今回は、「成人期広汎性発達障害の自殺再企図防止について」です。

我々の作成した論文より一部抜粋して記載しています。救命救急センターに搬送された成人期広汎性発達障害自殺企図例のケーススタディが元になっています。

広汎性発達障害(Pervasive Developmental Disorder:PDD)が世間に広く知られるようになりましたが,その概念が普及する以前はPDDの特性を有していた子どもは専門の医療機関に受診することなく成人まで成長しそのまま社会に出ていたと考えられます。
特に知的な遅れのないPDDの場合は,一見すると定型発達者と変わらないため見過ごされている可能性が高いと思われます。その中にはPDDの対人相互性の障害により対人関係でのトラブルを繰り返し友人だけでなく家族にも理解されず,十分な支援を受けられずに成人している者も大勢いると考えられます。特に自殺企図で搬送される患者の中には,PDDの特性ゆえに友人や家族との関係や仕事上の対人関係で悩み自殺企図に至ったケースが少なからず存在しています。そのような症例では,繰り返す対人関係や仕事上の失敗体験のために自己評価が下がっていること,本人の病識が乏しいこと,そして周囲の支援が得られにくいこと,などの点から外来での治療に結びつけることが困難であることが少なくありません。
 
救急外来に自殺企図で搬送される患者の中にはPDDの特性を持った患者が数多く存在しています。精神遅滞の合併のないPDDの特徴を有する患者は,幼少期から対人相互性の問題を抱えていても学校での成績は普通であり通常学級に在籍し,医療機関に一度も受診することなく成人し社会に出ている場合があります。しかし彼らはそれまでの生育歴の中で定型発達者と比べて対人関係に悩んでいる場合が多く,対人的なコミュニケーションでの失敗体験の連続によりストレス耐性が低く,悲観的で自己評価が低く容易に不適応に陥りやすくなっていることが多いと考えられます。また,自殺企図に至ったPDD例は対人相互性の問題により社会の中だけでなく家庭内でも不適応を起こし続け,ついには家族との関係がこじれてしまっていることも少なくありません。不適応を起こした際に友人や家族のサポートが受けられないため自殺企図に至ってしまう可能性も高くなると考えられます。さらにPDD患者は想像力の障害から自殺企図によって自分や周囲に生じる結果を想像することが困難であり,その結果,自殺に対しての抑止力が定型発達者と比べて劣っている可能性があります。
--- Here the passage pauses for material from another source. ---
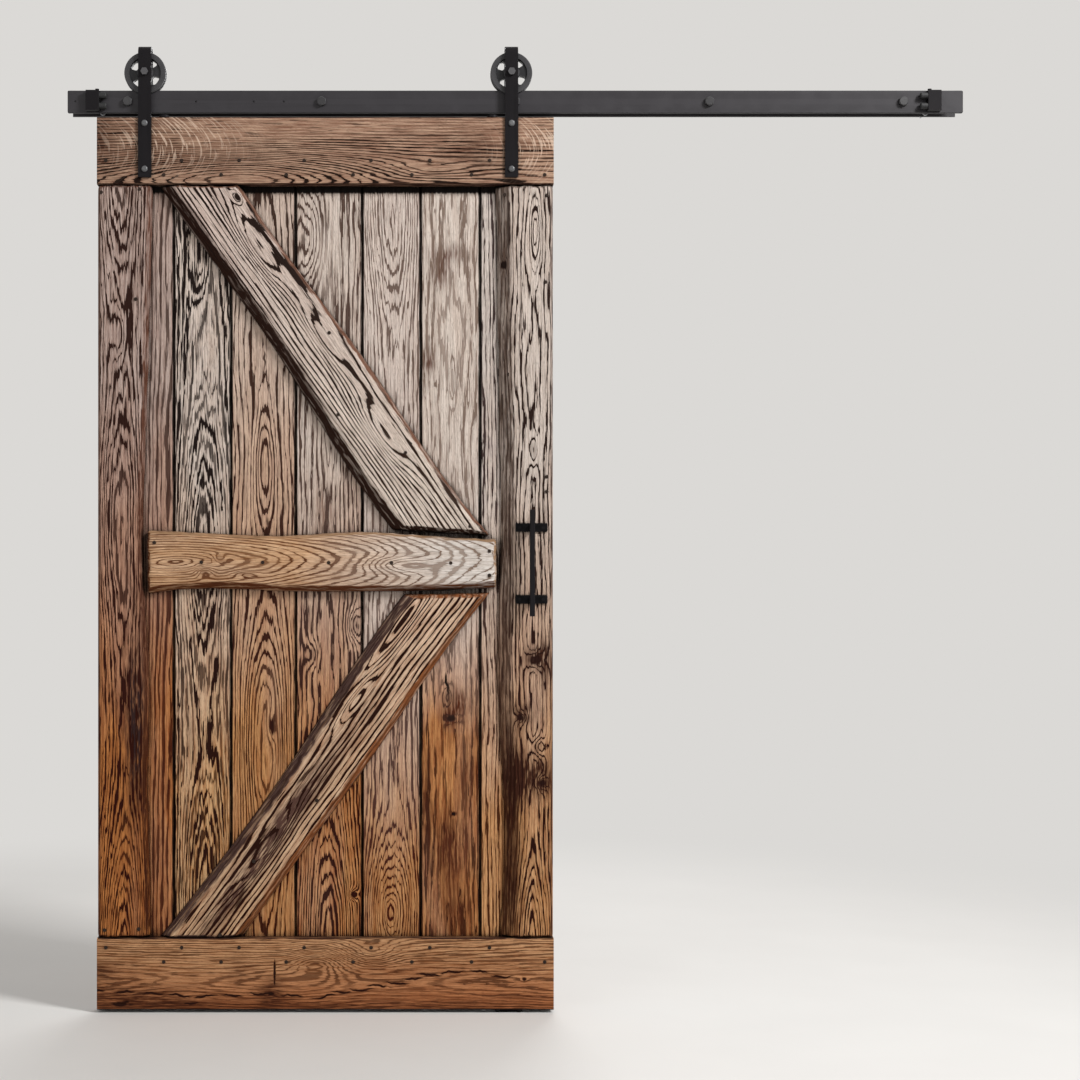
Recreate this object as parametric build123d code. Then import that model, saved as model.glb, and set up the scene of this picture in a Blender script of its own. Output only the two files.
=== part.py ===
from build123d import *
import math
import os

# Sliding plank door with two diagonal braces, hung by strap hangers from a flat steel rail.
# The wall plane is Y = 0 and everything hangs in front of it, towards -Y.
# X runs along the rail from its middle and Z runs up from the rail's centre line.
# All sizes are in millimetres.

# Rail and the strip behind it
rail_length = 2000.0
rail_height = 50.0
rail_thickness = 6.0
rail_corner = 3.0
rail_arris = 0.8
strip_height = 44.0
strip_thickness = 5.0
strip_end_inset = 5.0
spacer_diameter = 22.0
spacer_length = 34.5
spare_hole_diameter = 5.0
spare_hole_insets = (18.0, 287.0, 416.0, 483.0)

# Coach screws through rail, spacer and strip, and the two screws of the strip
lag_count = 5
lag_end_inset = 134.0
lag_diameter = 12.0
lag_thread_diameter = 11.4
lag_head_width = 19.0
lag_head_height = 8.0
lag_head_turn = 25.0
lag_wall_depth = 55.0
lag_point = 12.0
bolt_clearance = 0.25
strip_screw_inset = 73.0
strip_screw_drop = 14.0
strip_screw_diameter = 5.0
strip_screw_thread = 4.6
strip_screw_head = 13.0
strip_screw_head_height = 3.0
strip_screw_length = 35.0

# Stops on the rail
left_stop_inset = 72.5
right_stop_inset = 82.0
stop_width = 30.0
stop_height = 45.0
stop_depth = 14.5
buffer_diameter = 14.0
buffer_length = 16.0
buffer_round = 3.0
buffer_spacing = 23.0
stem_diameter = 6.0
stem_length = 10.0
lock_screw_diameter = 5.0
lock_screw_head = 9.0
lock_screw_head_height = 3.5
lock_screw_inset = 5.0
stop_bolt_diameter = 6.0
stop_bolt_head = 10.0
stop_bolt_head_height = 6.0
stop_bolt_inset = 20.0
stop_bolt_spacing = 24.0
stop_bolt_reach = 10.0

# Strap hangers and their bolts
hanger_gap = 9.5
strap_width = 29.0
strap_thickness = 5.0
strap_corner = 2.0
strap_on_door = 135.0
bend_rise = 42.5
rear_leg_drop = 34.0
left_hanger_inset = 107.0
right_hanger_inset = 94.0
hanger_bolt_inset = 15.0
hanger_bolt_spacing = 102.0
hanger_bolt_diameter = 8.0
dome_diameter = 14.0
dome_height = 4.0
nut_pocket_diameter = 22.0
nut_pocket_depth = 10.0
washer_diameter = 18.0
washer_thickness = 1.6
hanger_nut_width = 13.0
hanger_nut_height = 6.5

# Wheels, bearings and axles
wheel_diameter = 93.0
roll_diameter = 75.0
wheel_width = 19.0
wheel_rail_gap = 0.3
groove_side_gap = 0.75
groove_flare = 1.5
rim_chamfer = 1.2
rim_inner_diameter = 70.0
web_thickness = 12.0
web_slope = 1.5
hub_diameter = 35.0
spoke_hole_inner = 38.0
spoke_hole_outer = 67.0
spoke_hole_span = 40.0
spoke_hole_corner = 4.5
spoke_hole_count = 4
spoke_hole_turn = -36.0
bearing_outer = 26.0
bearing_width = 8.0
bearing_race = 15.0
bearing_play = 0.3
axle_diameter = 10.0
axle_head_width = 15.0
axle_head_height = 6.4
axle_nut_width = 16.0
axle_nut_height = 8.0
axle_tail = 2.5
axle_sleeve_diameter = 16.0

# Door: one layer of upright planks with framing boards nailed on its front
door_width = 1018.0
door_height = 1990.0
door_drop = 11.5
door_rest_inset = 67.0
board_thickness = 24.0
plank_thickness = 20.0
plank_gap = 4.0
plank_arris = 2.0
plank_lap = 10.0
plank_lap_play = 0.3
plank_widths = (169.0, 128.0, 145.0, 149.0, 131.0, 133.0, 163.0)
board_arris = 2.5
top_board_height = 150.0
bottom_board_height = 160.0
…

現在,成人のPDDの自殺企図患者の再企図防止について確立された方法はなく,成人のPDDの自殺の疫学研究もほとんど行われていません。しかし,実際には自殺企図患者の中には基盤にPDDを持つものの診断されずにきた人たちが数多く存在していると考えられます。
 自殺企図で受診する患者の中にはPDDによる対人相互性の問題,社会性の問題,想像力の問題,そして柔軟性の欠如や衝動性の制御の困難さなどの様々な理由により不適応を起こし,うつ状態を呈したりパニック発作や不眠などの精神症状を呈し既に内服治療を受けている患者が少なからず存在します。そしてその患者のほとんどがPDDについて診断されていないのが現状です。実際には成人してから不適応を起こしたPDD患者の全例で母親を呼び生育歴を聴取することは現実的ではなく,PDDであろうとなかろうと処方内容に大きな変わりはないことも事実だと思います。またPDDの概念が普及したため,あまりにも広範囲にPDDを捉えるようになっていることも否定できません。しかしPDDの診断が広範であるからこそ,それぞれが抱えている問題もさまざまであり,個々の特性を理解しそれに応じたアプローチをすることで自殺再企図防止につながる可能性があると思います。
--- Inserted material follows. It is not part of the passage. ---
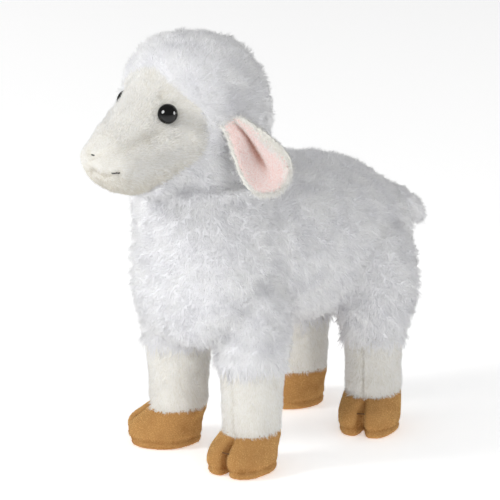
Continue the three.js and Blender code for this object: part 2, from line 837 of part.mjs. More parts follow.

彼らへの援助を考える際には合併する精神障害に対する治療だけではなく,PDDの疾患特性を理解したうえで本人,特に家族へのアプローチを含め個々の特性に応じた包括的な介入が必要です。今後は成人のPDD患者の自殺企図の臨床的特徴をさらに明確にし,その上で自殺再企図防止のための介入研究を行う必要があると思われます。


<コメント>
PDDの患者さんは、その程度が軽いほど学童期や青年期に問題になることがなく、仕事をするようになってからはじめてコミュニケーションに関わる困難が生じることがあります。それはやはり多くの仕事はサービス対象としての顧客が存在しており、顧客から見た場合にコミュニケーションの質的な障害が存在すると、ちょっとしたずれがビジネス上では大きなトラブルにつながる可能性があるからだと思っています。
言い方ひとつとっても、友達や同僚なら許してくれても、お客さんはそれを違和感があると感じるかもしれません。お金をもらってその対価としてサービスを提供する場合、そしてそれが対面で発生するサービスの場合はよりその現場の空気感を含めて金額に見合った価値を提供する必要があります。そのような仕事についた場合、PDDの対人相互性の障害の程度が少なかったとしてもうまくいかない場合があるということを、私は自分の臨床経験上でよく感じています。日本はちょっとした空気感のずれがビジネス上で問題になりやすい社会構造になっていると思います。
主訴が抑うつ気分のようなうつ症状であったとしてもPDD特性がその根底にある場合、PDDが診断できなければ本質的問題にたどりつくことができません。PDD診断は簡易な生育歴の聞き取り、スクリーニング、心理検査を組み合わせることである程度あたりをつけることができると思います。PDDかもしれないなと、鑑別疾患に入れることができるだけでもその後の治療での対応は異なってくるはずです。PDDやADHDという疾患はDSM診断の中に含まれており、その部分が診断できなければ、PDDやADHDを異なる疾患にむりやり入れることになりかねません。児童精神科特有の疾患とはとらえずDSMに含まれる疾患をすべて鑑別対象にいれることができるようになっていってほしいと思います。